EXERCISE OBJECTIVE:
Repeat everything in the material exactly.

DATA EXTRACT:
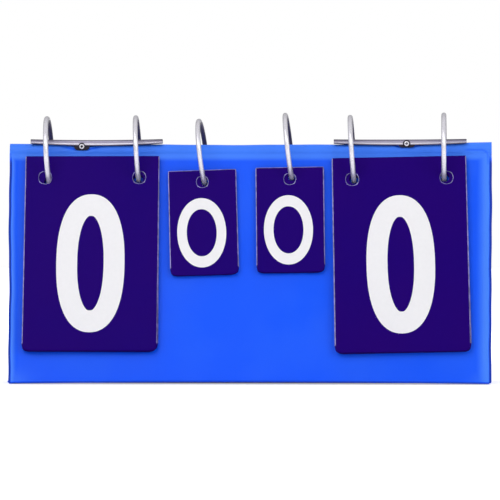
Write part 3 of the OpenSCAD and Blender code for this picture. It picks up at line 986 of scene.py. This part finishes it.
def build_ridge_plate(index, side, metal):
    """A ridge plate: the channel section carried along the ridge, its middle deeper and pressed down a little, and
    a lug with a round end down each side, which the rivet holds. Painted shade lies along a groove line below the
    crown and along the rolled lip, strongest at the plate's ends, with a painted highlight along a line lower on
    the face; the lugs take the near-black rivet steel as painted shade."""
    low, high = node_box(f"ridge_plate_{side}")
    rivet_x, rivet_z = rivet_places()[index]
    half = smooth_curve(PLATE_HALF, 30)
    outer = np.concatenate([half, (half * [-1, 1])[-2::-1]])
    tangent = np.gradient(outer, axis=0)
    normal = np.stack([tangent[:, 1], -tangent[:, 0]], 1)
    normal /= np.linalg.norm(normal, axis=1, keepdims=True)
    inner = outer - normal * PLATE_T
    profile = np.concatenate([outer, inner[::-1]])
    start, stop, drop, left_rise, deeper = PLATE_FIT[index]
    x = grid_lines(low[0] + start, high[0] + stop, 2.0)
    along = (x - x[0]) / (x[-1] - x[0])
    middle = 1 - (2 * along - 1) ** 2
    sag = drop * middle + left_rise * (1 - along)
    crown = profile[:, 1].max()
    depth = (crown - profile[:, 1]) / (crown - profile[:, 1].min())
    profile = np.stack([
        np.broadcast_to(profile[:, 0], (len(x), len(profile))),
        crown - (crown - profile[:, 1]) * (1 + deeper * middle[:, None]),
    ], -1)
    # Painted shade (dark) and a painted highlight (light) along the plate, by depth below the crown
    ends = (1 - middle)[:, None]
    groove = hump(depth - 0.12, 0.3 - 0.16 * middle[:, None])
    dark = (0.95 * ends + 0.35 * middle[:, None]) * groove + 0.9 * hump(depth - 0.97, 0.13)
    light = (0.35 + 0.45 * middle[:, None]) * hump(depth - 0.72, 0.12)
    painted_light = (light - dark).ravel()
    parts = [along_ridge(x, AXIS_Z + sag, profile)]
    channel = len(parts[0][1])
    width = LUG_WIDTH / 2
    for end in (-1, 1):
        u, v = grid_lines(-width, width, 0.7), grid_lines(0, 1, 0.1)
        grid = holed_grid(u, v)
        bottom = rivet_z - AXIS_Z - LUG_END

        def place(a, b, h, end=end, bottom=bottom):
            depth = np.sqrt(np.maximum(1 - (a / width) ** 4, 0)) * 0.75 + 0.25
            z = LUG_TOP - (LUG_TOP - bottom) * b * depth
            return np.stack([rivet_x + a, end * (h + 0.25 * b), AXIS_Z + z], -1)

        verts, faces = slab(
            grid, place, lambda a, b: np.full_like(a, 5.3), lambda a, b: np.full_like(a, 4.7)
        )
        parts.append((verts, np.concatenate(faces).tolist()))
    verts, faces = joined(*parts)
    # The lugs are painted in the near-black steel, as painted shade
    index = [0] * channel + [1] * (len(faces) - channel)
    piece = make_piece(
        f"ridge_plate_{side}_channel",
        verts,
        faces,
        [use_material(pressed_steel, metal), use_material(shadowed_steel)],
        index,
        painted_light=np.concatenate([painted_light, np.zeros(len(verts) - len(painted_light))]),
    )
    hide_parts(f"ridge_plate_{side}")
    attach(piece, "front_cover")
    return piece


# A tubular rivet's head from the bore outwards, as (radius, height over the lug): the bore, the rolled
# bright rim, the joint round it and the thin flange
RIM = [
    (0.95, -0.6),
    (0.9, 0.2),
    (1.0, 0.62),
    (1.3, 0.86),
    (1.65, 0.84),
    (1.95, 0.62),
    (2.06, 0.25),
    (2.1, -0.1),
]
FLANGE = [(2.0, -0.1), (2.12, 0.08), (2.4, 0.2), (2.75, 0.2), (2.95, 0.05), (2.95, -0.3), (2.0, -0.3)]
BORE = [(0.96, 0.3), (0.96, -0.4), (0.02, -0.5), (0.02, -0.7), (1.1, -0.7), (1.1, 0.25)]


def build_rivets(metal):
    """Both tubular rivets: each head's parts are surfaces of revolution about the rivet, front and back."""
    bright, dark = [], []
    for x, z in rivet_places():
        for end in (-1, 1):
            centre, axis = (x, end * 5.6, z), (0, end, 0)
            bright.append(turned(smooth_curve(RIM, 28), centre, axis))
            # The flange and the bore take the near-black steel, as painted shade
            dark += [turned(FLANGE, centre, axis), turned(BORE, centre, axis)]
    rims, flanges = joined(*bright), joined(*dark)
    verts, faces = joined(rims, flanges)
    index = [0] * len(rims[1]) + [1] * len(flanges[1])
    piece = make_piece(
        "tubular_rivets",
        verts,
        faces,
        [use_material(nickel_plate, metal), use_material(shadowed_steel)],
        index,
    )
    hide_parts("plate_rivets")
    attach(piece, "front_cover")
    return piece


# Radius of a ring's eye, and the hinge pin's profile along its axis, as (radius, place)
EYE_R = 3.2
PIN = [(0.02, -2.25), (0.45, -2.2), (0.75, -1.95), (0.75, 1.95), (0.45, 2.2), (0.02, 2.25)]


def hang_ring(verts, i):
    """Turns a ring's points about its centre: first about the upright, then its top leans to the left."""
    lean, turn, lift = RING_HANG[i]
    lean, turn = radians(lean), radians(turn)
    own = (verts - [ring_x(i), 0, RING_Z]) * RING_SIZE[i]
    x = own[:, 0] * cos(turn) + own[:, 1] * sin(turn)
    y = own[:, 1] * cos(turn) - own[:, 0] * sin(turn)
    z = own[:, 2]
    hung = np.stack([x * cos(lean) - z * sin(lean), y, z * cos(lean) + x * sin(lean) + lift], 1)
    return hung + [ring_x(i), 0, RING_Z]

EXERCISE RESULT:
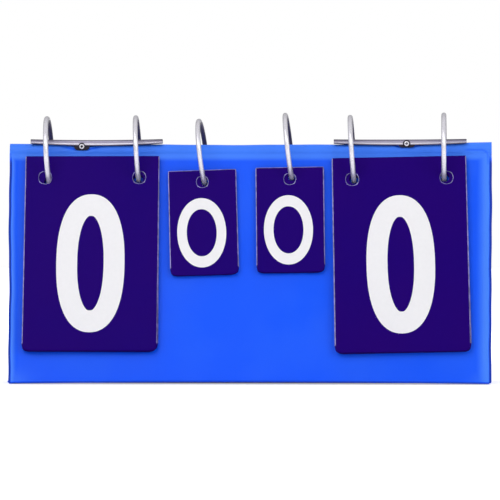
Write part 3 of the OpenSCAD and Blender code for this picture. It picks up at line 986 of scene.py. This part finishes it.
def build_ridge_plate(index, side, metal):
    """A ridge plate: the channel section carried along the ridge, its middle deeper and pressed down a little, and
    a lug with a round end down each side, which the rivet holds. Painted shade lies along a groove line below the
    crown and along the rolled lip, strongest at the plate's ends, with a painted highlight along a line lower on
    the face; the lugs take the near-black rivet steel as painted shade."""
    low, high = node_box(f"ridge_plate_{side}")
    rivet_x, rivet_z = rivet_places()[index]
    half = smooth_curve(PLATE_HALF, 30)
    outer = np.concatenate([half, (half * [-1, 1])[-2::-1]])
    tangent = np.gradient(outer, axis=0)
    normal = np.stack([tangent[:, 1], -tangent[:, 0]], 1)
    normal /= np.linalg.norm(normal, axis=1, keepdims=True)
    inner = outer - normal * PLATE_T
    profile = np.concatenate([outer, inner[::-1]])
    start, stop, drop, left_rise, deeper = PLATE_FIT[index]
    x = grid_lines(low[0] + start, high[0] + stop, 2.0)
    along = (x - x[0]) / (x[-1] - x[0])
    middle = 1 - (2 * along - 1) ** 2
    sag = drop * middle + left_rise * (1 - along)
    crown = profile[:, 1].max()
    depth = (crown - profile[:, 1]) / (crown - profile[:, 1].min())
    profile = np.stack([
        np.broadcast_to(profile[:, 0], (len(x), len(profile))),
        crown - (crown - profile[:, 1]) * (1 + deeper * middle[:, None]),
    ], -1)
    # Painted shade (dark) and a painted highlight (light) along the plate, by depth below the crown
    ends = (1 - middle)[:, None]
    groove = hump(depth - 0.12, 0.3 - 0.16 * middle[:, None])
    dark = (0.95 * ends + 0.35 * middle[:, None]) * groove + 0.9 * hump(depth - 0.97, 0.13)
    light = (0.35 + 0.45 * middle[:, None]) * hump(depth - 0.72, 0.12)
    painted_light = (light - dark).ravel()
    parts = [along_ridge(x, AXIS_Z + sag, profile)]
    channel = len(parts[0][1])
    width = LUG_WIDTH / 2
    for end in (-1, 1):
        u, v = grid_lines(-width, width, 0.7), grid_lines(0, 1, 0.1)
        grid = holed_grid(u, v)
        bottom = rivet_z - AXIS_Z - LUG_END

        def place(a, b, h, end=end, bottom=bottom):
            depth = np.sqrt(np.maximum(1 - (a / width) ** 4, 0)) * 0.75 + 0.25
            z = LUG_TOP - (LUG_TOP - bottom) * b * depth
            return np.stack([rivet_x + a, end * (h + 0.25 * b), AXIS_Z + z], -1)

        verts, faces = slab(
            grid, place, lambda a, b: np.full_like(a, 5.3), lambda a, b: np.full_like(a, 4.7)
        )
        parts.append((verts, np.concatenate(faces).tolist()))
    verts, faces = joined(*parts)
    # The lugs are painted in the near-black steel, as painted shade
    index = [0] * channel + [1] * (len(faces) - channel)
    piece = make_piece(
        f"ridge_plate_{side}_channel",
        verts,
        faces,
        [use_material(pressed_steel, metal), use_material(shadowed_steel)],
        index,
        painted_light=np.concatenate([painted_light, np.zeros(len(verts) - len(painted_light))]),
    )
    hide_parts(f"ridge_plate_{side}")
    attach(piece, "front_cover")
    return piece


# A tubular rivet's head from the bore outwards, as (radius, height over the lug): the bore, the rolled
# bright rim, the joint round it and the thin flange
RIM = [
    (0.95, -0.6),
    (0.9, 0.2),
    (1.0, 0.62),
    (1.3, 0.86),
    (1.65, 0.84),
    (1.95, 0.62),
    (2.06, 0.25),
    (2.1, -0.1),
]
FLANGE = [(2.0, -0.1), (2.12, 0.08), (2.4, 0.2), (2.75, 0.2), (2.95, 0.05), (2.95, -0.3), (2.0, -0.3)]
BORE = [(0.96, 0.3), (0.96, -0.4), (0.02, -0.5), (0.02, -0.7), (1.1, -0.7), (1.1, 0.25)]


def build_rivets(metal):
    """Both tubular rivets: each head's parts are surfaces of revolution about the rivet, front and back."""
    bright, dark = [], []
    for x, z in rivet_places():
        for end in (-1, 1):
            centre, axis = (x, end * 5.6, z), (0, end, 0)
            bright.append(turned(smooth_curve(RIM, 28), centre, axis))
            # The flange and the bore take the near-black steel, as painted shade
            dark += [turned(FLANGE, centre, axis), turned(BORE, centre, axis)]
    rims, flanges = joined(*bright), joined(*dark)
    verts, faces = joined(rims, flanges)
    index = [0] * len(rims[1]) + [1] * len(flanges[1])
    piece = make_piece(
        "tubular_rivets",
        verts,
        faces,
        [use_material(nickel_plate, metal), use_material(shadowed_steel)],
        index,
    )
    hide_parts("plate_rivets")
    attach(piece, "front_cover")
    return piece


# Radius of a ring's eye, and the hinge pin's profile along its axis, as (radius, place)
EYE_R = 3.2
PIN = [(0.02, -2.25), (0.45, -2.2), (0.75, -1.95), (0.75, 1.95), (0.45, 2.2), (0.02, 2.25)]


def hang_ring(verts, i):
    """Turns a ring's points about its centre: first about the upright, then its top leans to the left."""
    lean, turn, lift = RING_HANG[i]
    lean, turn = radians(lean), radians(turn)
    own = (verts - [ring_x(i), 0, RING_Z]) * RING_SIZE[i]
    x = own[:, 0] * cos(turn) + own[:, 1] * sin(turn)
    y = own[:, 1] * cos(turn) - own[:, 0] * sin(turn)
    z = own[:, 2]
    hung = np.stack([x * cos(lean) - z * sin(lean), y, z * cos(lean) + x * sin(lean) + lift], 1)
    return hung + [ring_x(i), 0, RING_Z]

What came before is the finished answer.